The most often cited argument against interest rate restrictions is the libertarian argument of Bentham, Mill and the like. Underlying this argument is the strong belief in the virtues of contractual freedom. This view holds that the parties of the transaction alone should set the terms of the transaction. If a borrower is willing to pay a high interest rate for a loan that she believes is for her benefit, any law that prevents the pareto improvement from taking place (by making it illegal for the lender to lend her the money at that interest rate) is inefficient and illiberal. Bentham (quoted in Coco and de Meza, 2000: 3) sums up the argument as follows:

My neighbours, being at liberty, have happened to concur among themselves in dealing at a certain rate of interest. I, who have money to lend, and Titus, who wants to borrow it of me, would be glad, the one of us to accept, the other to give, an interest somewhat higher than theirs: Why is the liberty they exercise to be made a pretence for depriving me and Titus of ours?

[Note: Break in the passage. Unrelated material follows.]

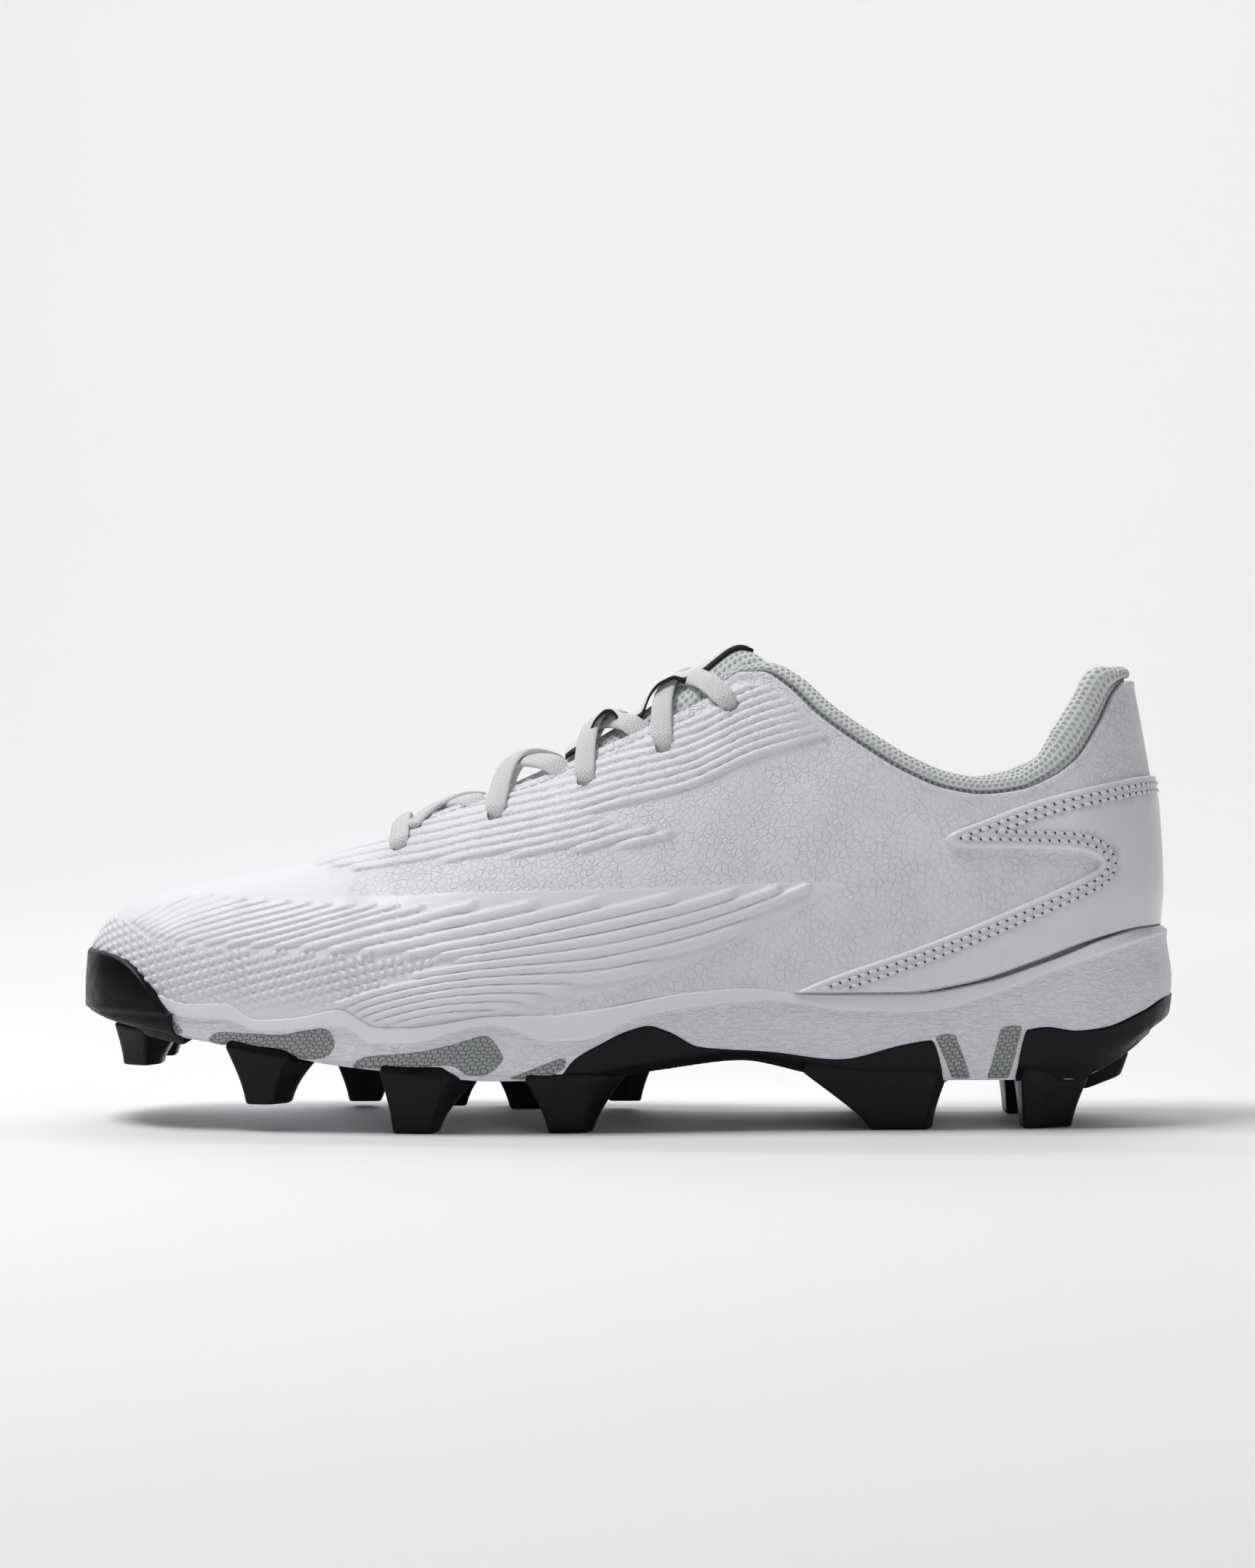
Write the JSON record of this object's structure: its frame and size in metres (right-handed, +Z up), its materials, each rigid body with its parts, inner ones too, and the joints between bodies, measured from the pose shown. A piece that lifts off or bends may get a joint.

Mill was of the opinion that usury laws were an undesirable "interference of government grounded on erroneous theories," and that their existence was due to irrational beliefs (Coco and de Meza, 2000: 3). Such government interference is more than just philosophically questionable. It also has the effect of excluding those high risk borrowers such as the temporarily poor, who would not be able to borrow at a low rate, from the credit market, thereby denying them access to the funds needed to tide themselves over for the duration of their temporary poverty. For the liberal economic environment prevailing today to extend to the credit market, lenders should be able to charge any rate of interest that borrowers who are aware of the consequences of their actions would be willing to pay.

Protection of Borrowers
Arguments Supporting Usury Legislation
Historically, usury laws have been employed to protect the small borrower and to curb the monopoly power of the creditor. In developing countries like India, usury laws are seen as a way of improving the financial situation of the small agriculturalist. Government officials are often of the view that the farmer, who must borrow to purchase seed, fertilizer and other inputs, and who sells his produce to the same individual, the middleman, is exploited in each transaction. The power of the middleman is attributed to his control over credit. Since the farmer cannot function without borrowing, the argument goes, the moneylender can charge an exorbitant interest rate, thereby making a large profit at the expense of the impoverished farmer. To repay his loans, the farmer must sell his crop immediately after the harvest, the least favorable time, and thus sees most if not all of his labor evaporate in debt payments (Long, 1968). Moreover, as the final purchaser of the farmer's produce and therefore as the farmer's only customer, the moneylender wields additional exploitative power. It thus appears that a solution to this unfortunate state of affairs would be to limit the rate of interest that the lender can charge and thereby prevent the exercise of monopoly power. This notion, and the fact that farmers often hold much political power, is a strong force holding usury laws in place in developing countries.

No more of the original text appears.